Notre interlocuteur se félicite également de l’obligation d’obtention du certificat vert pour les industries qui permettra d’inciter au développement de projets dits d’autoconsommation. Ce type de projets permet à l’autoconsommateur (collectivité locale et établissement public ou privé, raccordé au réseau électrique national en Moyenne ou Haute Tension) d’installer son unité de production d’électricité directement sur les lieux de son activité. Il s’agit d’un circuit fermé puisque l’électricité produite sera consommée sur place, sans passer par le réseau national. Néanmoins, l’excédent de production est injecté sur le réseau.

Ainsi, à partir de 2025, le certificat vert sera obligatoire pour toute entreprises qui souhaitera exporter ses produits.

Abdellatif Hammouda, rappelle enfin l’extrême urgence dans laquelle se trouve la Tunisie. Il rappelle à cet égard, que l’Algérie, qui est notre principal fournisseur d’énergie, se prépare depuis plusieurs année à sa transition énergétique puisque le pays  prédit que dans 5 ans elle n’aura plus de gaz naturel.
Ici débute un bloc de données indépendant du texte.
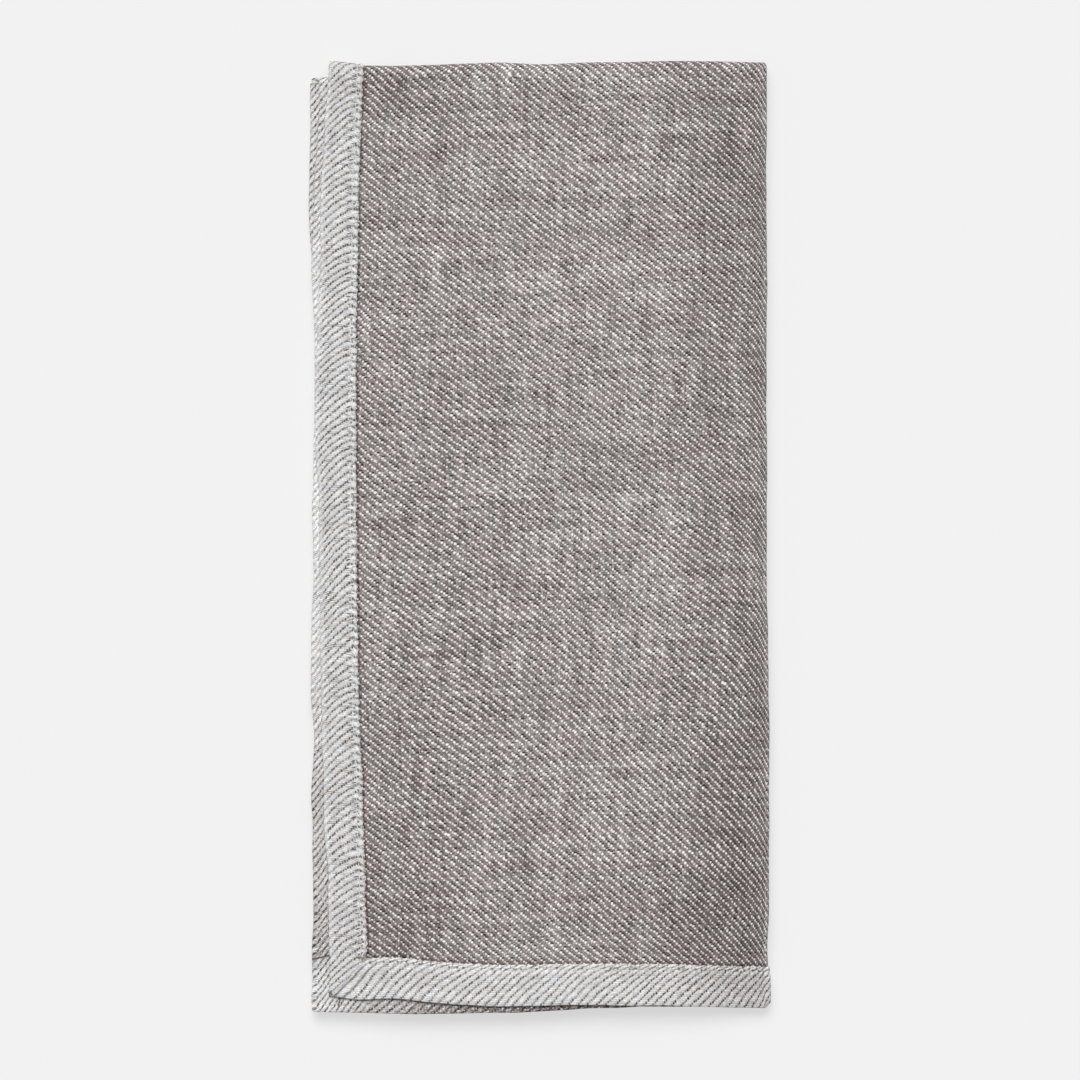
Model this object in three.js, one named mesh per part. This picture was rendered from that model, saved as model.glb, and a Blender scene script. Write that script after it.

L’Etat se prépare ainsi à un plan solaire énorme, sans commune mesure, et a déjà inauguré il y a un an une centrale qui produit 120 mégawatt.

Pour résumer, la transition énergétique pourrait répondre aux attentes de la population tunisienne cherchant à affirmer sa souveraineté politique et économique, et être considérée comme une opportunité pour consolider l’indépendance énergétique et promouvoir le développement économique et humain.

Pour réussir la transition énergétique, il est essentiel d’impliquer les citoyens et de simplifier le discours communiqué auprès des populations pour créer une communauté d’intérêts autour des projets d’énergies renouvelables.

Or aujourd’hui, le débat dans la société tunisienne est quasi inexistant, là où dans le monde entier, la jeune génération notamment, se mobilise afin d’impulser les actions gouvernementales en faveur de la transition énergétique, qui s’impose comme l’un des plus grand défis de notre siècle.